_Records provided_
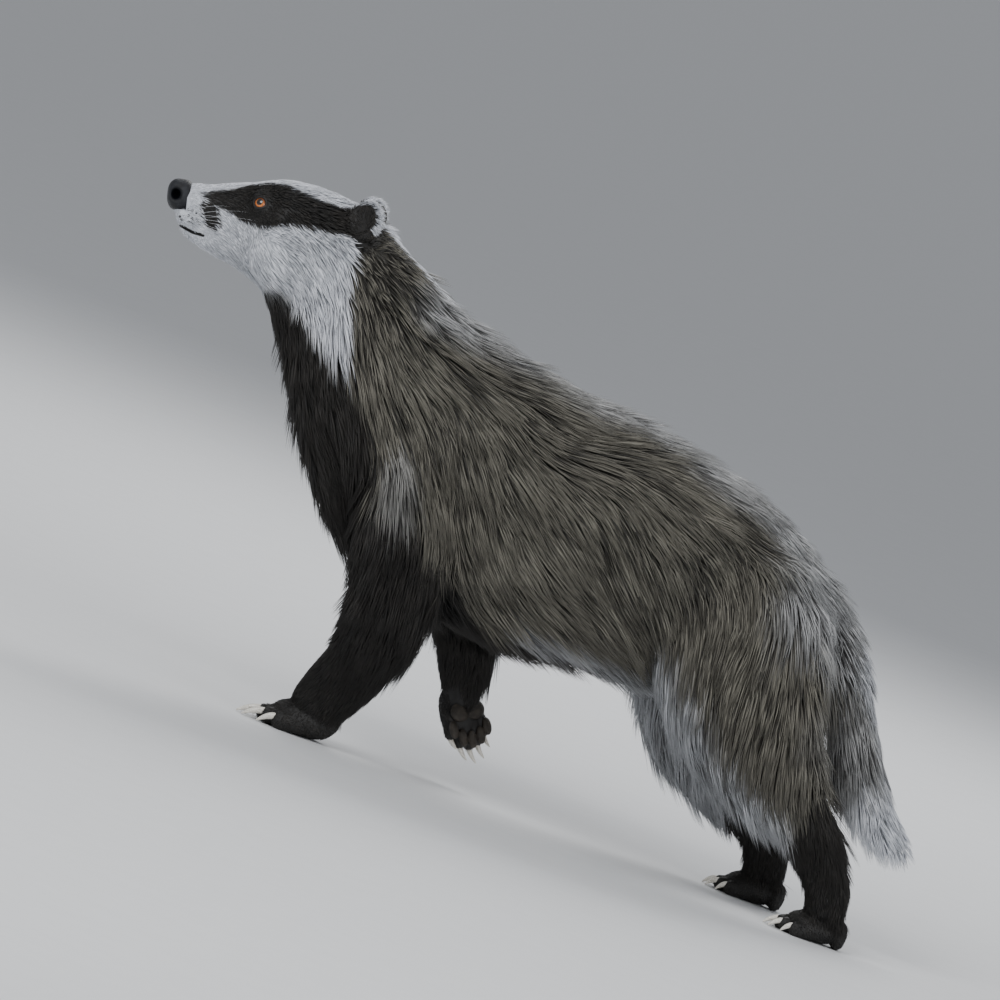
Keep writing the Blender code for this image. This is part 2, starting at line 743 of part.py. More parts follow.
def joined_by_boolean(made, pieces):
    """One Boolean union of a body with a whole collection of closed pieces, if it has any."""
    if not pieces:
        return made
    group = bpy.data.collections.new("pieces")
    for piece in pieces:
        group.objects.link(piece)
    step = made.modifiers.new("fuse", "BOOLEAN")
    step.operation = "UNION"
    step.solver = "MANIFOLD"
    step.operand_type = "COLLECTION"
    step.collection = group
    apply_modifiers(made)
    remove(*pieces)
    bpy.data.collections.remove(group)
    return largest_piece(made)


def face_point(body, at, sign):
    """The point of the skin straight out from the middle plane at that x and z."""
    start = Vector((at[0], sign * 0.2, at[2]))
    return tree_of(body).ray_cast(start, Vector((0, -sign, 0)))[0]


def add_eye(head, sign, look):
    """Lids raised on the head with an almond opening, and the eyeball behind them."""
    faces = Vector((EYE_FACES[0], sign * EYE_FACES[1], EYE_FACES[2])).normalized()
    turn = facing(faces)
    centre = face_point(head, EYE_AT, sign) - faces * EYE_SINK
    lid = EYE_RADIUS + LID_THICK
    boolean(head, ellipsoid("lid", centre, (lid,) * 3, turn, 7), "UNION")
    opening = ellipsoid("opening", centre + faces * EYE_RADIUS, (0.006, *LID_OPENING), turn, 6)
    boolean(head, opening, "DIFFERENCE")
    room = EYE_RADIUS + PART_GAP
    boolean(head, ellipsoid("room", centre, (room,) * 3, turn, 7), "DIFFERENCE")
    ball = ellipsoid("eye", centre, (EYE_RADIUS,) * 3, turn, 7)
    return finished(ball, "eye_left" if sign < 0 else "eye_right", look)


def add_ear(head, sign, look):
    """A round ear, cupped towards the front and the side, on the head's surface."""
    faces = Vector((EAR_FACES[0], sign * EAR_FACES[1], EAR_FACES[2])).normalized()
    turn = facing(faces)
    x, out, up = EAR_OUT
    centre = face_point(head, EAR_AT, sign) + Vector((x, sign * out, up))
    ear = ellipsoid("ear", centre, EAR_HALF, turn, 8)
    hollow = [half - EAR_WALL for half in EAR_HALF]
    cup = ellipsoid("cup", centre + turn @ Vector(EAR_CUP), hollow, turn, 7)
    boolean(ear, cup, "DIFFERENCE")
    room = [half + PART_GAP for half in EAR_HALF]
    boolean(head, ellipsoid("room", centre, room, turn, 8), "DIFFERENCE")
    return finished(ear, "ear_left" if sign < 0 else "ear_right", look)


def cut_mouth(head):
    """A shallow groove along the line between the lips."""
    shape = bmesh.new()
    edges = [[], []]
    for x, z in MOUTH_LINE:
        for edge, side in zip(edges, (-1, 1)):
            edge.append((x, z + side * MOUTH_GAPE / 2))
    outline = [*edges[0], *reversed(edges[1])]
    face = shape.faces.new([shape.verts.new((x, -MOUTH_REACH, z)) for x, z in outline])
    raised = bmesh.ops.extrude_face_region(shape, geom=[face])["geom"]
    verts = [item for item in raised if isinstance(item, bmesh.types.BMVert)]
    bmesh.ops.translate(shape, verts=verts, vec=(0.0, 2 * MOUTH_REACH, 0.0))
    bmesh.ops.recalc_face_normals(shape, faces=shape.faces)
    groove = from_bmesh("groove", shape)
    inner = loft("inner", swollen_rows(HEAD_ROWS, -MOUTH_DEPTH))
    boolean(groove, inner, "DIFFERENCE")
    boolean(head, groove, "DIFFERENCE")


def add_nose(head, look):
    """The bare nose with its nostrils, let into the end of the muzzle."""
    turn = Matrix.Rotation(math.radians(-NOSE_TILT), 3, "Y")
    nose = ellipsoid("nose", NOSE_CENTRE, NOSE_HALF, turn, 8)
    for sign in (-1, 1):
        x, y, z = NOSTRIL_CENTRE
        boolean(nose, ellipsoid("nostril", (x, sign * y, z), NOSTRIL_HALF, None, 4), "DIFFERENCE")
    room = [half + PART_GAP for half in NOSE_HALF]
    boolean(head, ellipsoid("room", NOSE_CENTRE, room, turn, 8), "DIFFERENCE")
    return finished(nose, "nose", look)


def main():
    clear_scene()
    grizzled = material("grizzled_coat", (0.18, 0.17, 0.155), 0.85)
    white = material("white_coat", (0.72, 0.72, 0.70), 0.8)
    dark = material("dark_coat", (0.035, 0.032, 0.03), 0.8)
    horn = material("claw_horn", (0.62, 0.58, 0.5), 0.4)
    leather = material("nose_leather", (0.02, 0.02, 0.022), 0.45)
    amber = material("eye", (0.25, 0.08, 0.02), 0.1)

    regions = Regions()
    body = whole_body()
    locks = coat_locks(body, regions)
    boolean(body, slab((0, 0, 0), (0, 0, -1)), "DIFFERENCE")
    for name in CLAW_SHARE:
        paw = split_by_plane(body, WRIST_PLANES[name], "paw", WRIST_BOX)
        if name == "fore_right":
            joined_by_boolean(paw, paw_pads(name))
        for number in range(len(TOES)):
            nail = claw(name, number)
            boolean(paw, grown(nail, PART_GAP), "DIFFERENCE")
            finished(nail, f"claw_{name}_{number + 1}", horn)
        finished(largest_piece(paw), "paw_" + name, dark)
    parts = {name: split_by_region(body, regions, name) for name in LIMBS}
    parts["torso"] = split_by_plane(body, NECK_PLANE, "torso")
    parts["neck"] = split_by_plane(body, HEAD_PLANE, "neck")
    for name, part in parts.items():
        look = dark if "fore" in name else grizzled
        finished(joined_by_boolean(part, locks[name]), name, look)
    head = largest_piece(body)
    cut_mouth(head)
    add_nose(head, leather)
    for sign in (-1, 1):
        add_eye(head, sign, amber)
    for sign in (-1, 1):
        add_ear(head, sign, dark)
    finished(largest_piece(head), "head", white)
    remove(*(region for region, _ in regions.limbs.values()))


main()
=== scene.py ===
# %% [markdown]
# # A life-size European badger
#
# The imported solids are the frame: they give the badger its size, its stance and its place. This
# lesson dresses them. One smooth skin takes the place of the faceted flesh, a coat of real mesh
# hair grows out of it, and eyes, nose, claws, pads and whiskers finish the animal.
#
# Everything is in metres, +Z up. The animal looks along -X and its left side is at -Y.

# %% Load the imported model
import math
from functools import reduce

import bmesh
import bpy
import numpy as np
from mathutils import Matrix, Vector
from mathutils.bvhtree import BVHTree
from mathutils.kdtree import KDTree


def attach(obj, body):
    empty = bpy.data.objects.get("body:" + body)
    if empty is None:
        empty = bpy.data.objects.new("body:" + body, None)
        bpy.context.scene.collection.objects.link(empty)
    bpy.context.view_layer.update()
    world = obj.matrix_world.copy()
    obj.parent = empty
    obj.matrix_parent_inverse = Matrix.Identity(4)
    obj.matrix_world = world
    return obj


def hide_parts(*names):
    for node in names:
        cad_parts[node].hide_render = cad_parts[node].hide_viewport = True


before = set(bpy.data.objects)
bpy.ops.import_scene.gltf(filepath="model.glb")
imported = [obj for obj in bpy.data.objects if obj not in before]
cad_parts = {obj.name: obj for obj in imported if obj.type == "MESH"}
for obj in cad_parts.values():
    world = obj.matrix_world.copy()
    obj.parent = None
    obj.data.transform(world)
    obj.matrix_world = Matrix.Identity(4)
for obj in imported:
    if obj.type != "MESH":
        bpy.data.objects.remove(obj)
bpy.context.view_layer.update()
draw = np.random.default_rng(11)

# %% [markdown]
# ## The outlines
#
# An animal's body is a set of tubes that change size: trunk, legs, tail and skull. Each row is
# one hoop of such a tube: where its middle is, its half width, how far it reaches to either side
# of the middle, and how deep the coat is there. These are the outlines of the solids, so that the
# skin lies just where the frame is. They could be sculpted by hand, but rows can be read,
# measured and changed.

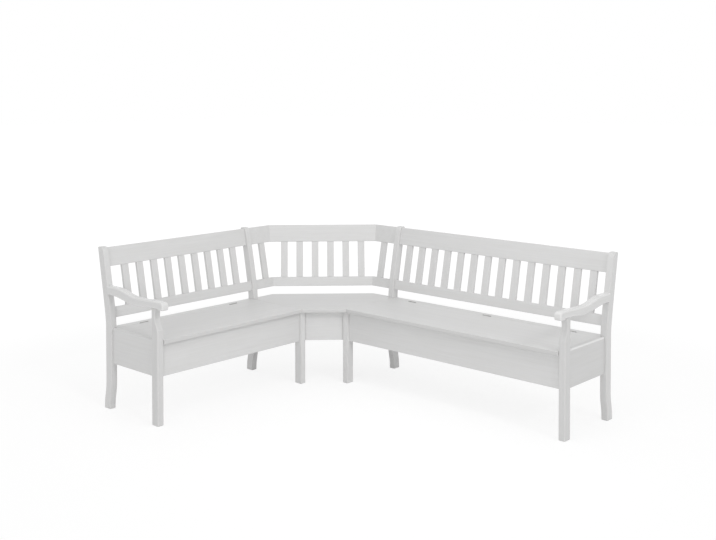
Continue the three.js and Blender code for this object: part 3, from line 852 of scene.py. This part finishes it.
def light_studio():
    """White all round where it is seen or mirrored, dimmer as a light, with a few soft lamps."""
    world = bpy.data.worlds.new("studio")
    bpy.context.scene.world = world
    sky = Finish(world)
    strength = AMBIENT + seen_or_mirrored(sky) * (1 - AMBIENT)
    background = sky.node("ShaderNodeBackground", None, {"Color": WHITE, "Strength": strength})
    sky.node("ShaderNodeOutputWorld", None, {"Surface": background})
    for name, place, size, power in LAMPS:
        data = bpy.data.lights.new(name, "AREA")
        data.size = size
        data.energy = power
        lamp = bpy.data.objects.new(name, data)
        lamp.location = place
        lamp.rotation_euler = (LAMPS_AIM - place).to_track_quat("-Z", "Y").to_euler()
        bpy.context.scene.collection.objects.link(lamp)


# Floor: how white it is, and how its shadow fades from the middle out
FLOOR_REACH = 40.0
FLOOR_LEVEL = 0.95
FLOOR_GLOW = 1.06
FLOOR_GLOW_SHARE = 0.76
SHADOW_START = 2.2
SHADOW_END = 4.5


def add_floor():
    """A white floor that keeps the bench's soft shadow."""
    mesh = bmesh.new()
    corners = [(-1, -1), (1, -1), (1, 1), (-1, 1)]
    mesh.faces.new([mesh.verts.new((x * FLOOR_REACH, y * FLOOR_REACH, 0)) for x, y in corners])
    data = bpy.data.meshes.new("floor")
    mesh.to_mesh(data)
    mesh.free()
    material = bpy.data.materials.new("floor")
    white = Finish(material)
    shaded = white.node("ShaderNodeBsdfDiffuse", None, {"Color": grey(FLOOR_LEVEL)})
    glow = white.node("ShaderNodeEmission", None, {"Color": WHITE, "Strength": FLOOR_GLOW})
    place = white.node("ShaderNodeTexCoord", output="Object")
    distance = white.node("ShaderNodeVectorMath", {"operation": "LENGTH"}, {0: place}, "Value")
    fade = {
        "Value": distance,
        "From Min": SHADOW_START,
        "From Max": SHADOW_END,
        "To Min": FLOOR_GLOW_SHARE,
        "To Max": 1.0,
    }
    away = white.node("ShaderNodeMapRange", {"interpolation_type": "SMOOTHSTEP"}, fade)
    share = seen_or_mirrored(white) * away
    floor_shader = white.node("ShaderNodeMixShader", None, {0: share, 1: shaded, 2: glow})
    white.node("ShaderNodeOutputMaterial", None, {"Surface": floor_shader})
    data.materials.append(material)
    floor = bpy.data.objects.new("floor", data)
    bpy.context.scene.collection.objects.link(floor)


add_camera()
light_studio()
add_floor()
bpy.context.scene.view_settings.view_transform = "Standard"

_Task brief_
Retype, in the same exact form, the lines of the material above from the line holding "obj.parent = empty" through the line holding "draw = np.random.default_rng(11)".

_Solved exercise_
    obj.parent = empty
    obj.matrix_parent_inverse = Matrix.Identity(4)
    obj.matrix_world = world
    return obj


def hide_parts(*names):
    for node in names:
        cad_parts[node].hide_render = cad_parts[node].hide_viewport = True


before = set(bpy.data.objects)
bpy.ops.import_scene.gltf(filepath="model.glb")
imported = [obj for obj in bpy.data.objects if obj not in before]
cad_parts = {obj.name: obj for obj in imported if obj.type == "MESH"}
for obj in cad_parts.values():
    world = obj.matrix_world.copy()
    obj.parent = None
    obj.data.transform(world)
    obj.matrix_world = Matrix.Identity(4)
for obj in imported:
    if obj.type != "MESH":
        bpy.data.objects.remove(obj)
bpy.context.view_layer.update()
draw = np.random.default_rng(11)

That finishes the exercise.